• [Instructions for the task]: Reproduce exactly the section that begins at the line containing "Write part 2 of the Blender" and ends at the line containing "LUMP_PROUD = 0.3", both lines included; omit all other lines.

• [Data listing]:
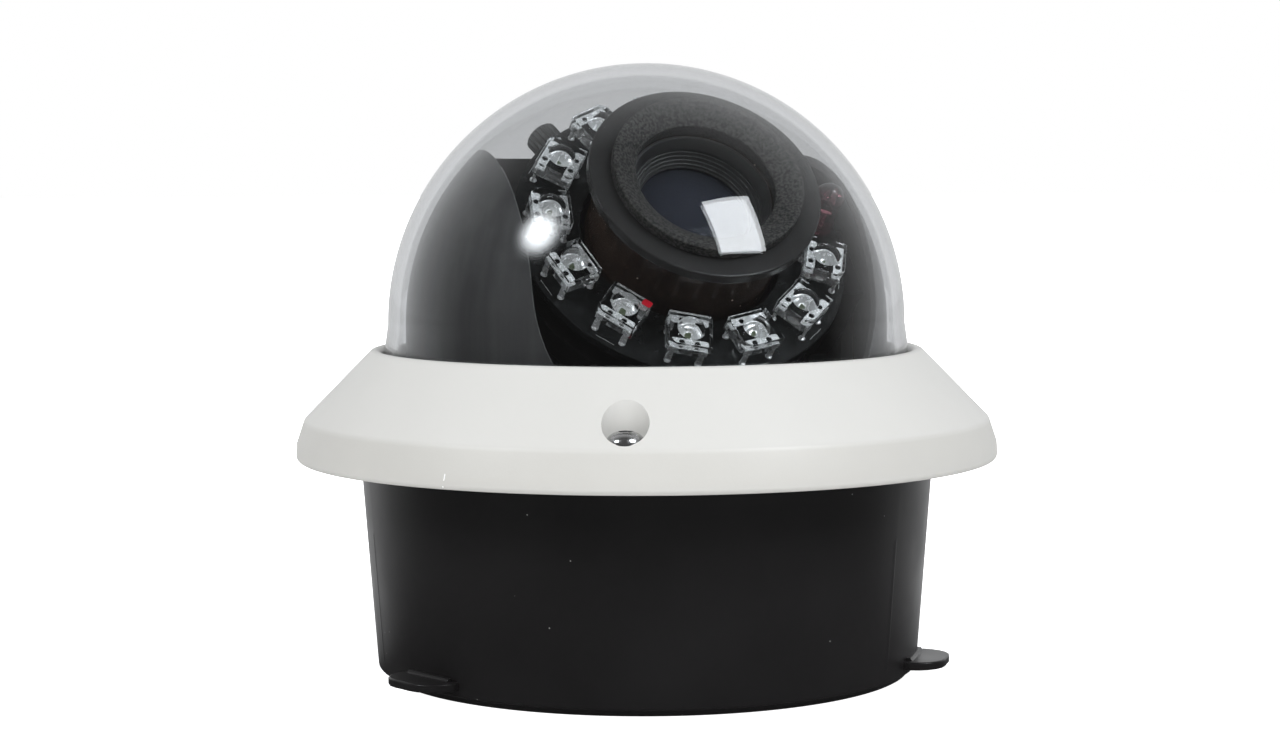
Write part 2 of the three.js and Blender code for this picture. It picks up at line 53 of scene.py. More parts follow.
record = frame["record"]
joints = {joint["name"]: joint for joint in frame["joints"]}
slot_of = {part["node"]: part["material_slot"] for part in record["subparts"]}
body_of = {node: body for body, nodes in record["behaviour"]["bodies"].items() for node in nodes}


def axes_at(x_axis, z_axis, origin):
    """Matrix from millimetres in a frame with these axes to metres in the row frame."""
    rows = (x_axis, z_axis.cross(x_axis), z_axis)
    facing = Matrix(rows).transposed().to_4x4()
    return Matrix.Translation(origin) @ facing @ Matrix.Scale(MM, 4)


tilt_axis = -Vector(joints["camera_tilt"]["axis"]).normalized()
lens_axis = Vector(joints["lens_rotation"]["axis"]).normalized()
gimbal_centre = Vector(joints["camera_tilt"]["pos_m"])
CAN = Matrix.Scale(MM, 4)
PAN = axes_at(tilt_axis, Vector((0, 0, 1)), Vector((0, 0, 0)))
LENS = axes_at(tilt_axis, lens_axis, gimbal_centre)


def measure(node, place=CAN):
    """(low, high, inner radius, outer radius) of a CAD node along the place's Z, in mm."""
    back = place.inverted()
    points = [back @ v.co for v in frame["nodes"][node].data.vertices]
    heights = [p.z for p in points]
    radii = [math.hypot(p.x, p.y) for p in points]
    return min(heights), max(heights), min(radii), max(radii)


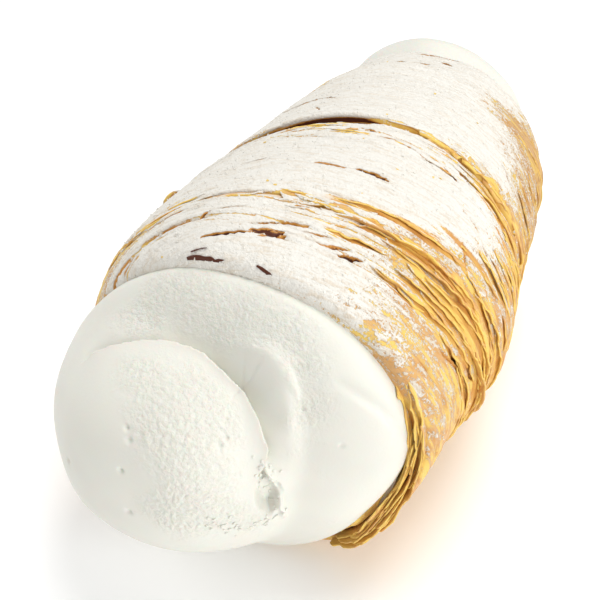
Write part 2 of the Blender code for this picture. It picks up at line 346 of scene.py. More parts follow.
# ---- The sifted sugar ----
SEAM_WEAR = 0.5                   # beside the seams the sugar is this much thinner, down the sides
WORN_LEFT = (math.radians(12), math.radians(40))
WORN_RIGHT = (math.radians(14), math.radians(50))

# Scattered lumps: smallest and largest size, and how flat they are
SUGAR_LUMPS = (0.14 * MM, 0.3 * MM, 0.9)
PASTRY_LUMPS = (0.2 * MM, 0.6 * MM, 0.3)
FOAM_LUMPS = (0.2 * MM, 0.65 * MM, 0.5)
LUMP_UNEVEN = (0.75, 1.25)
LUMP_PROUD = 0.3                  # how far a lump's middle stands off, as a share of its size

# ---- The foam ----
GAP = 0.3 * MM
NEAR_COLLAR = ((0.0, 0.0, 0.0), 25.8, 9.5, 2.2)
NEAR_RING = ((-8.0, 0.0, -3.5), 21.5, 20.2, 2.05)
NEAR_TIP = ((-6.9, -1.4, -0.5), 17.0, 20.5, 2.6)
FAR_COLLAR = ((0.0, 0.0, 0.0), 21.8, 9.0, 2.2)
FAR_TIP = ((-1.6, 0.0, 3.8), 21.5, 18.0, 2.2)
LOBE_BLEND = 16.0
NEAR_FOAM_SIDES = 470
NEAR_FOAM_ROWS = 196
FAR_FOAM_SIDES = 220
FAR_FOAM_ROWS = 80
NECK_LENGTH = 8.0 * MM
SEAT = 0.06 * MM                  # the foam all but touches the rims
PINCH = 2.4 * MM                  # the rim's loose layers press the near foam in here
PINCH_ANGLE = math.radians(120)
PINCH_SPREAD = math.radians(32)
NECK_DEPTH = 0.9 * MM             # the near foam draws in under the rim where that juts out
FAR_BRIM_DEPTH = 2.3 * MM         # and the far foam by this much, on its upper side
LIP_FADE = 1.3 * MM               # the lip and the fold by the crest fade over these distances
FOLD_FADE = 1.6 * MM
RIDGE_INNER = 3.6 * MM
RIDGE_OUTER = 2.2 * MM
RIDGE_CRISP = 2.6 * MM
GROOVE_DEPTH = 0.4 * MM
GROOVE_WIDTH = 0.8 * MM
HOLLOW_DEPTH = 1.7 * MM
FLAKE_HEIGHT = 0.9 * MM
FLAKE_WIDTH = 0.4 * MM
PORE_DEPTH = 0.4 * MM
CRUMB_SPREAD = 1.6 * MM
FOAM_GRAIN_SIZE = 0.52 * MM
FOAM_SOFT_HEIGHT = 0.3 * MM       # soft swells all over the foam

# Paths over the near foam, in degrees round the roll's axis from the top and degrees out from it
CREST_PATH = (
    (-59, 60), (-51, 61), (-41, 62), (-32, 63), (-19, 64), (-4, 62), (8, 58), (23, 54), (38, 49),
    (58, 43), (69, 37), (87, 30),
)
RIDGE_PATH = (
    (-3, 63), (4, 65), (14, 67.5), (22, 68.5), (28, 67.5), (33.5, 65), (39, 62), (54, 54.5),
    (85, 47.5), (113, 51),
)
SIDE_GROOVE_PATH = ((49, 77), (56, 79), (64, 82), (72, 85), (75, 86))
HOLLOW_PATH = ((72, 36.5), (84, 36), (97, 37.5), (112, 40), (128, 45))
FLAKE_PATH = ((67, 38), (82, 39), (100, 42.5), (117, 48), (133, 57))
CRUMB_PATH = ((67, 38), (87, 38), (109, 41), (126, 48), (134, 44), (138, 36), (134, 25), (131, 17))
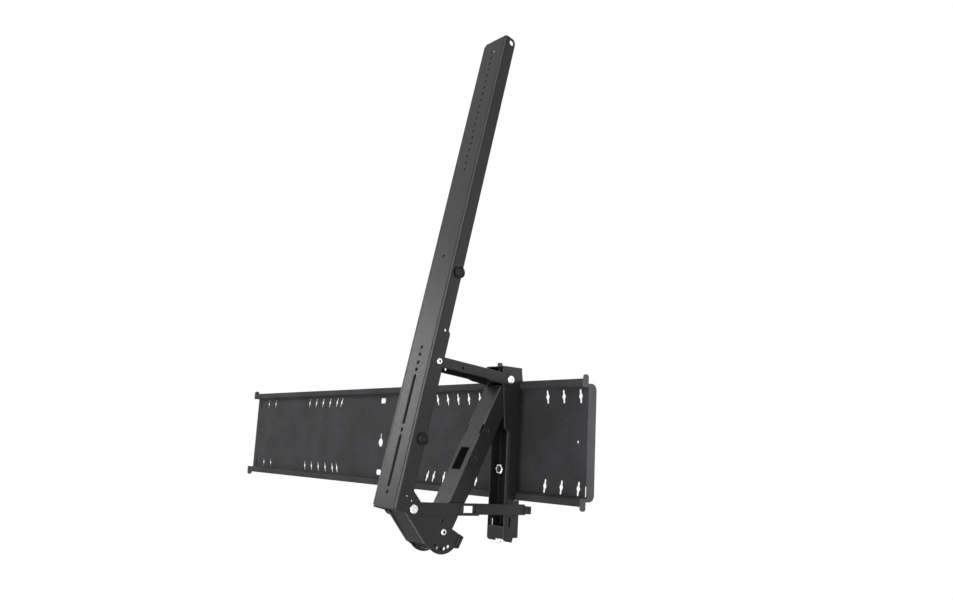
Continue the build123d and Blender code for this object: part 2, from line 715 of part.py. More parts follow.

• [Answer below]:
Write part 2 of the Blender code for this picture. It picks up at line 346 of scene.py. More parts follow.
# ---- The sifted sugar ----
SEAM_WEAR = 0.5                   # beside the seams the sugar is this much thinner, down the sides
WORN_LEFT = (math.radians(12), math.radians(40))
WORN_RIGHT = (math.radians(14), math.radians(50))

# Scattered lumps: smallest and largest size, and how flat they are
SUGAR_LUMPS = (0.14 * MM, 0.3 * MM, 0.9)
PASTRY_LUMPS = (0.2 * MM, 0.6 * MM, 0.3)
FOAM_LUMPS = (0.2 * MM, 0.65 * MM, 0.5)
LUMP_UNEVEN = (0.75, 1.25)
LUMP_PROUD = 0.3                  # how far a lump's middle stands off, as a share of its size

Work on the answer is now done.